Yes, we just finished up the annual Christmas and New Year’s holidays. But now is the time to start preparing for spring. It will not be long before the snow starts melting and the birds start singing. As a doctor or director of a medical clinic, you should be looking to spring as a way to further expand your practice. We believe the ticket for sports medicine and orthopedic practices is platelet-rich plasma (PRP) therapy.
Spring is an excellent time to begin offering PRP therapy, for a number of reasons. We will get to those reasons in just a minute. Before we do though, you should know that PRP therapy training is both cost-effective and rather convenient. Advanced Regenerative Medicine Institute conducts regular weekend training courses at locations around the country.
Sign up for our next training course scheduled for the end of this month and you will be ready to start marketing your new services in February. Training will take place at the Westin New York Grand Central Station. Training will be offered at the end of March in Salt Lake City.
Time to Get out of the House
We promised to explain why spring is a good time to begin promoting PRP therapy, so we will start with the concept of getting out of the house. After being trapped at home during the winter, people embrace spring with a new love of the outdoors. They want to go walking, biking, exploring, and so forth. Yet some people with orthopedic problems may continue to remain housebound because getting out is too uncomfortable.
Marketing PRP therapy as a treatment for osteoarthritis and other orthopedic issues can be framed around this natural desire to get out during the spring. You can explain to patients how a uniquely tailored course of treatment can help alleviate their pain and increase their mobility.
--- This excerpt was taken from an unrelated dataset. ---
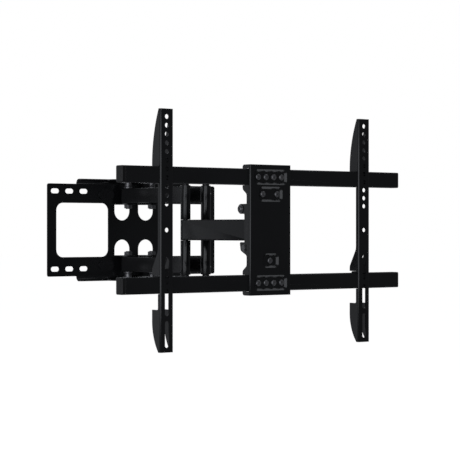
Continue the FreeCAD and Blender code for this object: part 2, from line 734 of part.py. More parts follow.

You can explain how PRP can get them out of the house and back outside doing the things they love to do.
Spring Is Baseball Season
Sports medicine practitioners have a big advantage this time of year due to the pending start of Major League Baseball’s spring training. Baseball fans who come in to the office will undoubtedly be talking about their favorite players. They will be talking about pitchers recovering from elbow injuries, including the many stars who underwent PRP injections during the off-season to get ready for spring.
In short, the start of spring training has PRP marketing built right into it. Discussions of spring training can easily lead to discussions about PRP therapy for osteoarthritis, musculoskeletal injuries, painful tendons and ligaments, and more. Sometimes all that is needed to convince someone to consider PRP is a brief discussion.
Increased Risk of Injury
The third reason spring is ideal for promoting PRP therapy is actually a combination of the previous two. In short, the increased physical activity of spring leads to the kinds of injuries that benefit most from PRP therapy. Runners just getting back into the swing of things strain muscles. Baseball players injure their shoulders and arms. Tennis players put stress on their elbows and hips.
Even people who don’t play sports can inadvertently injure themselves in the early days of spring. It’s not hard to pull a muscle or damage a ligament doing something like cleaning the gutters or pulling weeds in the garden. The simple fact of the matter is that spring exercise can be taxing on a body that has been out of shape during the winter. This is the time of year when PRP therapy can become the centerpiece of your practice.